Should There Be An “App” For Divorce?
Clearly, everyone who undergoes a divorce is entitled to his or her own custom-made, personally designed divorce experience. There is most definitely one out there that will fit the bill for everybody who wants one.
As a Coach, Mediator, and Psychotherapist I regularly meet very interesting people and hear some very interesting divorce ideas. I’ve learned about divorce showers, reverse wedding ceremonies (think, “I Undo”), and divorce parties. Recently, I received an invitation to a “Divorce Anniversary Party” (the invite read: “No Gift Necessary though you can have the wedding gift you gave me back, if you can find it!”).
These days there are divorce greeting cards (“We always knew you were a great housekeeper and you did keep the house, Congratulations!”), divorce finalization rituals (one person I know burned his wedding photos while another enjoyed cutting up her wedding gown in the company of friends). I even heard about a ‘Divorce Diet’ where a woman I met put a picture of her ex up on the fridge and every time she was tempted to overeat, she reminded herself that she wanted to look trim for her court date because “It will really burn his biscuits (she actually used a different word that rhymes with glass) to see me looking thin and beautiful!”
So, it got me thinking, are we soon to see a Las Vegas style Elvis Divorce (commemorative painting on velvet extra), a Bride’s Un-Made Factory Outlet, or a Divorce “App” for our cell phones?
There already are a variety of Online Divorce Services (we have online dating, why not online divorce?). Many advertise their e-divorce wares as having, “100% court approval”, “Guaranteed: 20 minutes for your uncontested divorce”, or “Fast and lawyer free”. All you have to do is “Click here to begin your divorce” and you’re off and running!
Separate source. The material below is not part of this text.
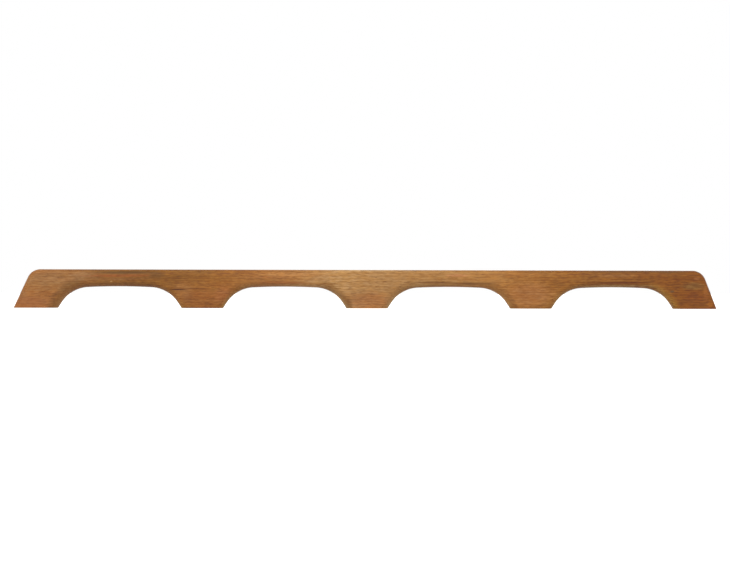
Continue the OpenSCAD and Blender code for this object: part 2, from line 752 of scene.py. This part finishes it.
    def _roughness(self, tree: Tree, place: Socket, figure: Socket) -> Socket:
        """Varies the gloss: late wood is denser and smoother, and hands have smoothed some patches.

        Args:
            tree: The material's node tree.
            place: Coordinates in millimetres.
            figure: The light-dark value.

        Returns:
            The socket with the roughness.
        """
        worn = self._uneven(tree, place, (70, 30, 25), 3.0).outputs["Fac"]
        base = add_node(
            tree, "MapRange", {"Value": worn, "To Min": 0.50, "To Max": 0.64}
        ).outputs[0]
        return add_node(
            tree, "Math", {0: figure, 1: 0.10, 2: base}, operation="MULTIPLY_ADD"
        ).outputs[0]

    def _relief(self, tree: Tree, grain: Socket, pores: Socket) -> Socket:
        """Gives the raised grain of sanded teak and its sunk pores.

        The grain stands 0.05 mm proud in nature and 0.08 mm here, so that it shows.

        Args:
            tree: The material's node tree.
            grain: Coordinates that follow the grain.
            pores: The pores.

        Returns:
            The socket with the normal.
        """
        fibres = self._uneven(tree, grain, (48, 1.8, 1.8), 4.0).outputs["Fac"]
        raised = add_node(tree, "Math", {0: fibres, 1: 0.08}, operation="MULTIPLY").outputs[0]
        height = add_node(
            tree, "Math", {0: pores, 1: -0.05, 2: raised}, operation="MULTIPLY_ADD"
        ).outputs[0]
        return add_node(
            tree, "Bump", {"Height": height, "Distance": MM, "Strength": 1.0}
        ).outputs[0]


@dataclass(frozen=True)
class TurnedSteel:
    """A4 stainless steel, turned on a lathe: bright, with fine rings round its axis."""

    name: str
    centre_x: float
    tone: str = "#c9c7c1"
    stain: str = "#aeaca6"
    ring_spacing: float = 0.35

    def build(self) -> bpy.types.Material:
        """Builds the material.

        Returns:
            The material.
        """
        material, tree, shader = new_material(self.name)
        place = add_node(
            tree, "Mapping", {"Vector": millimetres(tree), "Location": (-self.centre_x, 0.0, 0.0)}
        ).outputs[0]
        rings = add_node(
            tree,
            "TexWave",
            {
                "Vector": place,
                "Scale": math.pi / 10 / self.ring_spacing,
                "Distortion": 1.5,
                "Detail": 2.0,
            },
            wave_type="RINGS",
            rings_direction="SPHERICAL",
        ).outputs["Fac"]
        stained = add_node(
            tree, "TexNoise", {"Vector": place, "Scale": 0.25, "Detail": 4.0}
        ).outputs["Fac"]
        tone = add_node(
            tree,
            "ValToRGB",
            {"Fac": stained},
            stops=[(0.3, linear(self.stain)), (0.7, linear(self.tone))],
        ).outputs["Color"]
        rough = add_node(
            tree, "MapRange", {"Value": rings, "To Min": 0.22, "To Max": 0.38}
        ).outputs[0]
        bump = add_node(
            tree, "Bump", {"Height": rings, "Distance": 0.01 * MM, "Strength": 1.0}
        ).outputs[0]
        tree.links.new(tone, shader.inputs["Base Color"])
        tree.links.new(rough, shader.inputs["Roughness"])
        tree.links.new(bump, shader.inputs["Normal"])
        shader.inputs["Metallic"].default_value = 1.0
        return material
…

The truth of the matter is that divorce is not rocket science. Anyone can do it. Every state has laws, guidelines, and necessary forms. Figure these out and fill out your state’s forms and you are on your way. Why doesn’t divorce occur this way more often? The answer may be that the intense emotions that accompany divorce (or any major life transition) can complicate decision making and make moving forward difficult. For example:
Amy* and Matt* wanted a “Quick and easy” divorce, but Matt got so weepy he couldn’t speak whenever Amy tried to discuss where their son “Paul” would attend High School and what soccer team he would play on(since they had finally sold their house and she was planning to move to a different town).Apparently Paul was an extremely talented soccer player who was beginning to get some attention from regional sports professionals. Matt had never told Amy about his secret wish that Paul would become a famous soccer star and that he and Amy would work together to manage Paul’s soccer career. Admitting that this would never happen left Matt feeling defeated and depressed. It became difficult for him to talk with Amy about important issues and make the kinds of decisions that needed to be made together to move through the divorce process. (They decided to have a collaborative divorce.)
Bob* and Betty* were sure an e-divorce was the way to go, right up until they started to discuss who would sell whose share of the house to whom (“I’d like to buy you out”, “No, I insist, I’ll buy you out” “Well then, I’ll buy the upstairs, you can buy the downstairs” “No, I’ll buy the outside, you buy the inside”….) They finally realized they couldn’t agree on anything. (They wanted to try mediation but couldn’t agree on that either: “I’ll pick the mediator” “No way,I will choose a mediator…”) You get the idea.
The options to create a personalized, unique divorce are many. Finding the one that will work for you can take a little time and effort . Ultimately, the type of divorce that is right for you may not be right for Matt and Amy, for Nancy from your office or for Uncle Ted. And, afterwards they might not want to create a 3D divorce photo album, buy the ‘His and Hers’ monogrammed towels (they don’t match, of course) or write an un-love song together. But, you might.
*(Note: Matt and Amy and Bob and Betty have had their names and identities changed to protect their privacy.)